Writing Hashem’s Books By Yonah Rossman


The powerful Tefillah of “UNtaneh Tokef,” recited by Ashkenazim at Mussaf every Rosh HaShanah and Yom Kippur, states “BeRosh HaShanah Yikateivun, UVYom Tzom Kippur Yeichateimun,” “On Rosh Hashanah will be inscribed and on Yom Kippur will be sealed [the fate of all men]...” A few days before this past Rosh HaShanah, a terrible tragedy befell Klal Yisrael. Assaf Ramon, an individual whose livelihood was protecting Klal Yisrael, died in a training exercise in Medinat Yisrael. When addressing the Yeshiva after this tragic incident, Rav Yosef Adler (Rosh Yeshiva of TABC) commented that it is mind-boggling that this calamity, while it occurred just a few days ago, was the outcome of a decision made last year by the Ribono Shel Olam on Rosh HaShanah.

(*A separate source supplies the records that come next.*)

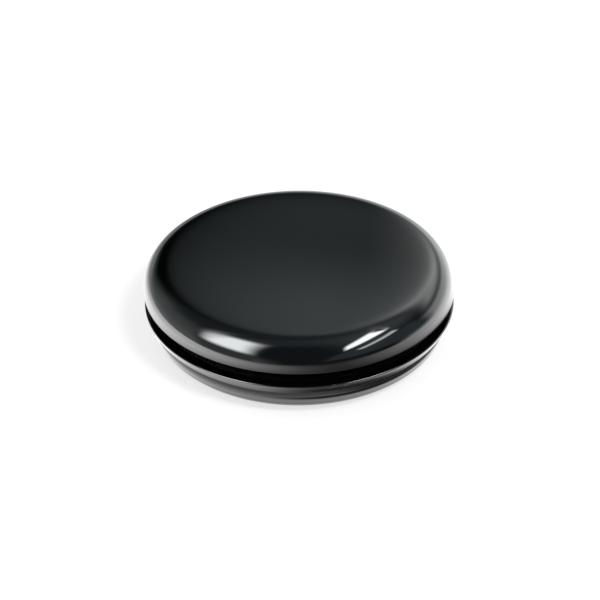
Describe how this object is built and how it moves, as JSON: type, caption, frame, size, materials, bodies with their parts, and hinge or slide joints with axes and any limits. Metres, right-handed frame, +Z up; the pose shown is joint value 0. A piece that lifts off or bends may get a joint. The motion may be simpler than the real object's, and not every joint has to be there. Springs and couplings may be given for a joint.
{
  "type": "desk grommet",
  "caption": "Round desk grommet: a glossy domed cover and a dished lower shell that clamp on both faces of a thin panel and close its hole.",
  "frame": {"origin": "centre of the underside, on the plane that the object rests on", "axes": "+Z up along the grommet's axis, towards the domed cover; +X along the knob's coin slot at rest"},
  "size_m": [0.08, 0.08, 0.0222],
  "materials": {
    "cover_plastic": "polished black moulded plastic",
    "shell_plastic": "semi-gloss black moulded plastic",
    "inner_plastic": "matt black moulded plastic",
    "knob_plastic": "satin black moulded plastic",
    "gasket_rubber": "matt black rubber",
    "zinc_steel": "zinc-plated steel",
    "spring_steel": "blackened spring steel",
    "nylon": "natural nylon",
    "brass": "turned brass"
  },
  "bodies": {
    "shell": {"lower_shell": "shell_plastic", "lower_gasket": "gasket_rubber", "thrust_washer": "nylon", "wave_washer": "spring_steel"},
    "cover": {"top_cover": "cover_plastic", "centring_plate": "inner_plastic", "cover_gasket": "gasket_rubber", "plate_screw_1": "zinc_steel", "plate_screw_2": "zinc_steel", "plate_screw_3": "zinc_steel", "clamp_stud": "zinc_steel", "stud_washer": "zinc_steel", "stop_clip": "spring_steel"},
    "knob": {"clamp_knob": "knob_plastic", "threaded_insert": "brass", "retaining_ring": "spring_steel"}
  },
  "joints": [
    {"name": "cover_lift", "type": "slide", "parent": "shell", "child": "cover", "axis": [0, 0, 1], "range_m": [0, 0.006]},
    {"name": "knob_turn", "type": "hinge", "parent": "shell", "child": "knob", "pos_m": [0, 0, 0.003], "axis": [0, 0, -1], "range_deg": [0, 1080]}
  ],
  "couplings": [
    {"joint": "knob_turn", "follows": "cover_lift", "rad_per_m": 3141.6}
  ]
}
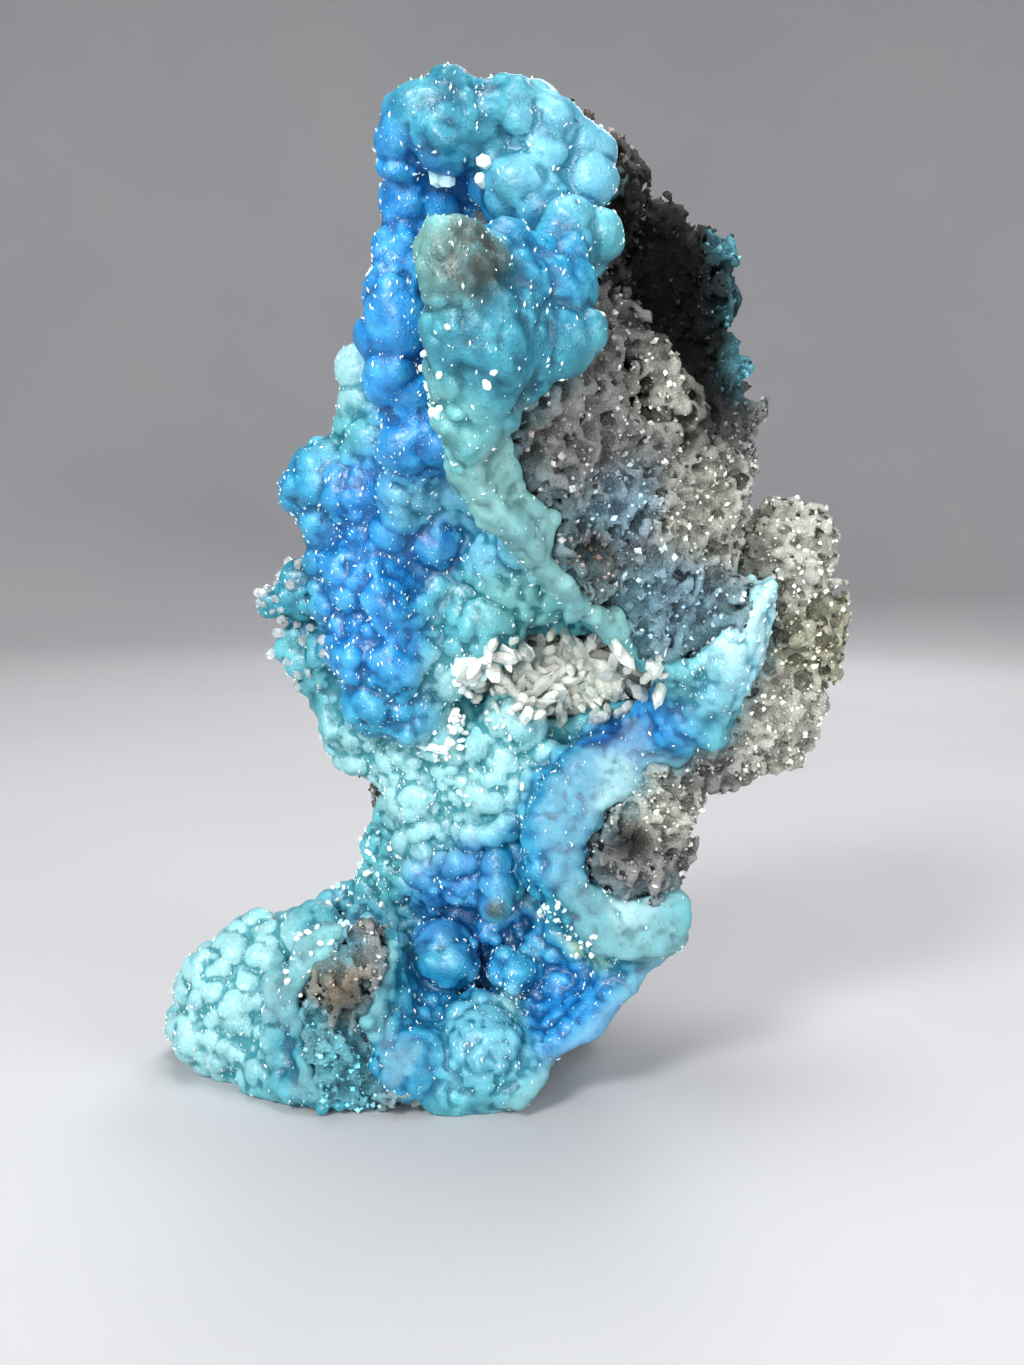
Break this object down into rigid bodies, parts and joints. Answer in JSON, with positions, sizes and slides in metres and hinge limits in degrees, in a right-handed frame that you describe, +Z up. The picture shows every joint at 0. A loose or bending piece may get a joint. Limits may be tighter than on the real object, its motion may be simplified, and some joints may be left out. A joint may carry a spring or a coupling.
{
  "type": "hemimorphite mineral specimen",
  "caption": "Standing piece of blue and aqua botryoidal hemimorphite crust on spongy grey rock matrix, with broken faces, a curled shell and a pocket of pale crystals.",
  "frame": {"origin": "middle of the specimen's outline on the surface that its flat foot rests on", "axes": "+Z up along the specimen's height, +Y away from its open blue side, +X to the right as seen from that side"},
  "size_m": [0.0728, 0.0624, 0.0962],
  "materials": {
    "rock": "rough, spongy, dull",
    "crust": "satin to glassy, translucent, with fine druse",
    "crystals": "glassy, cream-white, part clear"
  },
  "bodies": {
    "root": {"rock_matrix": "rock", "hemimorphite_crust": "crust", "pocket_crystals": "crystals"}
  },
  "joints": []
}
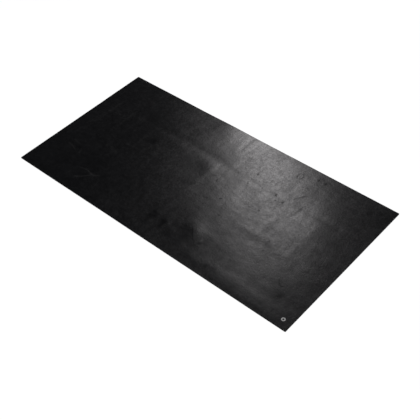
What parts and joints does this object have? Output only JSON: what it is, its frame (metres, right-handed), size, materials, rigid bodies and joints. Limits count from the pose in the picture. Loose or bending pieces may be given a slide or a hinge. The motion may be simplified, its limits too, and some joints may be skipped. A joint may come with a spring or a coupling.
{
  "type": "self healing mat",
  "caption": "Flat rectangular laminated mat that closes up after a cut, plain black, for cutting, punching and stitching leather on a bench, with a small printed mark in one corner.",
  "frame": {"origin": "centre of the underside, on the surface the mat lies on", "axes": "+X along the long side, +Y along the short side, +Z out of the working face; the printed mark is in the +X -Y corner"},
  "size_m": [1.2192, 0.6096, 0.003],
  "materials": {
    "top_skin": "satin",
    "healing_ply": "matte",
    "core_sheet": "matte",
    "base_skin": "matte",
    "corner_ink": "satin"
  },
  "bodies": {
    "root": {"top_skin": "top_skin", "upper_healing_ply": "healing_ply", "core_sheet": "core_sheet", "lower_healing_ply": "healing_ply", "base_skin": "base_skin", "corner_mark": "corner_ink"}
  },
  "joints": []
}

 I would like to offer some insight regarding this idea that is instilled in us through the Yom Kippur davening. I have heard of two Rebbeim who gave their students a seemingly peculiar assignment - to write their own obituary. They wanted to show their students that they are in fact writing their lives through their own free will, every day. Similarly, during the Yamim Noraim, we are reminded that we are writing our own obituaries. Really, the “Ketiva” which we refer to in our Yom Tov greetings and prayers refers to our writing of our own lives. Throughout the year, until Rosh HaShanah, our doings become the writing of Hashem.

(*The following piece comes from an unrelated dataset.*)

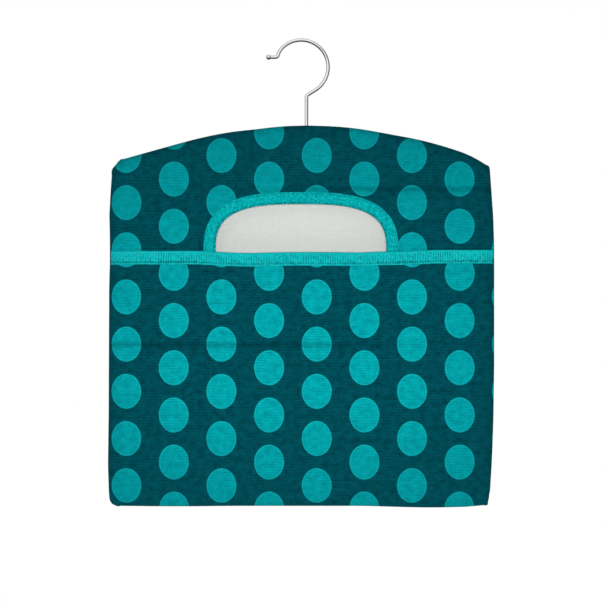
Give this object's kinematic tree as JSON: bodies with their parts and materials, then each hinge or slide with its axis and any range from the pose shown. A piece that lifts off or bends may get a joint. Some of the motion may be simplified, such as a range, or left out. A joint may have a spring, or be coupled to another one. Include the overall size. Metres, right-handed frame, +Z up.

 On Yom Kippur, the chapter will be sealed forever. Never again will there be a 1 Elul, 5769, not for the rest of time. Never again will there be a Mitzvah to daven Minchah on 7 Adar, 5769; never again will we get the opportunity to open the door for someone carrying a bag on their back and books in their hands on 24 Av, 5769, at 6:49 PM because time will never go backwards, time will never stop, and Mitzvot will never come back.

 I believe that is why Yom Kippur is the happiest day of the year and why we focus upon so much of the year’s repentance in the immediate period prior to Yom Kippur. Hashem is writing down the choices we make throughout the entire year, through Rosh HaShanah; however, very interestingly, our fate is not sealed until Yom Kippur. On the Day of Judgment, our chapter is sealed, and 5769 becomes history. On the Day of Judgment, however, we are able to do Teshuvah, repent for the bad that has been done. Furthermore, by doing repentance out of love rather than fear, we are able not only to ask Hashem to erase the bad parts of the chapter but to rewrite it for us, changing the bad to good.

 Much of Parashat Haazinu is about history, which we are also dictating each and every day as a nation, starting with Avraham and continuing to the Ramon family (among others). The Torah teaches us, “VaYomer Hashem El Avram Lech Lecha MeiArtzecha UMiMoladtecha UMiBeit Avicha El HaAretz Asher Areka,” “Hashem said to Avram, ‘Go for yourself from your land, from your relatives, and from your father’s house to the land that I will show you.’” (BeReishit 12:1). Let us all follow Avraham and hopefully make the right choices just as he did when he found Hashem and followed Him to Eretz Yisrael.